Couverture du Néo-naturien
Préfecture de police
Direction générale des recherches
2e brigade
3e division
1er bureau
Réunion du groupe les Naturiens
Paris, le 12 février 1896
Rapport
Hier soir a eu lieu, salle Bouju, 69 rue Blanche, une réunion du groupe « Les Naturiens ».
Sept personnes y ont assisté ; on n’a pas formé de bureau.
La séance a été ouverte à 10 heures.
Paul Pinet s’est plaint de ce qu’un individu qu’il soupçonne d’appartenir à la police, soit venu demander des renseignements sur lui chez son concierge et aussi à l’atelier où il travaille actuellement rue Vavin.
Il craint qu’il y ait un « mouchard » parmi les membres du groupe.
Léo Brissac répond qu’il a supporté les mêmes tracasserie et que tous ceux qui fréquentent les réunions en étant l’objet, il n’y a pas lieu de s’en préoccuper.
Une discussion s’engage ensuite entre Brissac et Gravelle sur le point des savoirs qui, du paysan ou de l’habitant des grandes villes, est le plus près de l’état naturel.
Brissac prétend que c’est les paysans, mais Gravelle croit que c’est les citadins.
Gravelle fait ressortir que le paysan n’a en effet aucun souci de l’hygiène, qu’il se nourrit mal, s’habille sans souci des saisons et s’astreint aux plus durs travaux, alors que l’ouvrier des villes sait mieux se soigner et jouir, lorsqu’il le peut, du spectacle de la nature.
Gravelle admet cependant que le braconnier est lui aussi un naturien.

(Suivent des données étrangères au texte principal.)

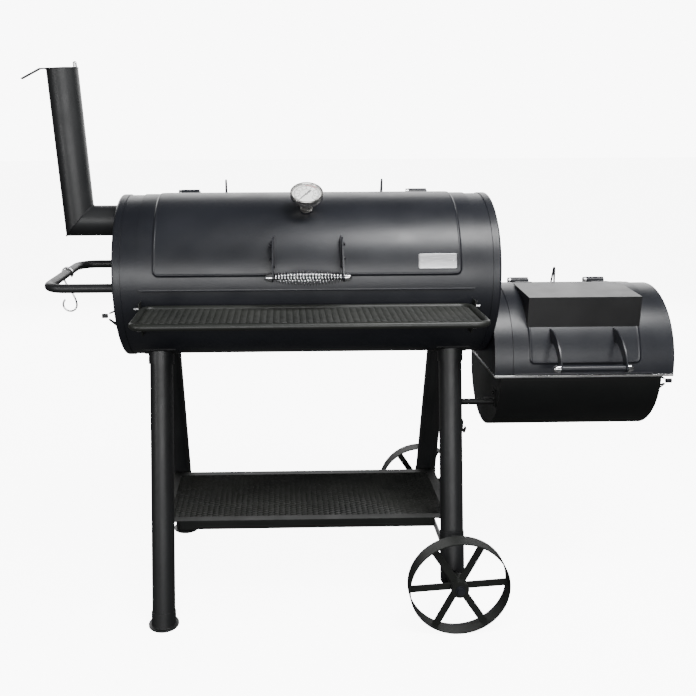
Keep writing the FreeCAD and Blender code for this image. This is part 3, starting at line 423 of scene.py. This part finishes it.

Il développe ensuite ses théories habituelles sur le partage de la France entre ses habitants qui, selon lui, pourraient tous vivre dans l’abondance, sans quitter le sol nationale et sans travailler.
Bariol fait connaître qu’il a reçu récemment la visite d’un reporter du journal Le Courrier, qui lui a demandé des renseignements sur les idées du groupe et sur le banquet qui doit avoir lieu le 29 du courant, lui promettant de faire rédiger un article à ce sujet.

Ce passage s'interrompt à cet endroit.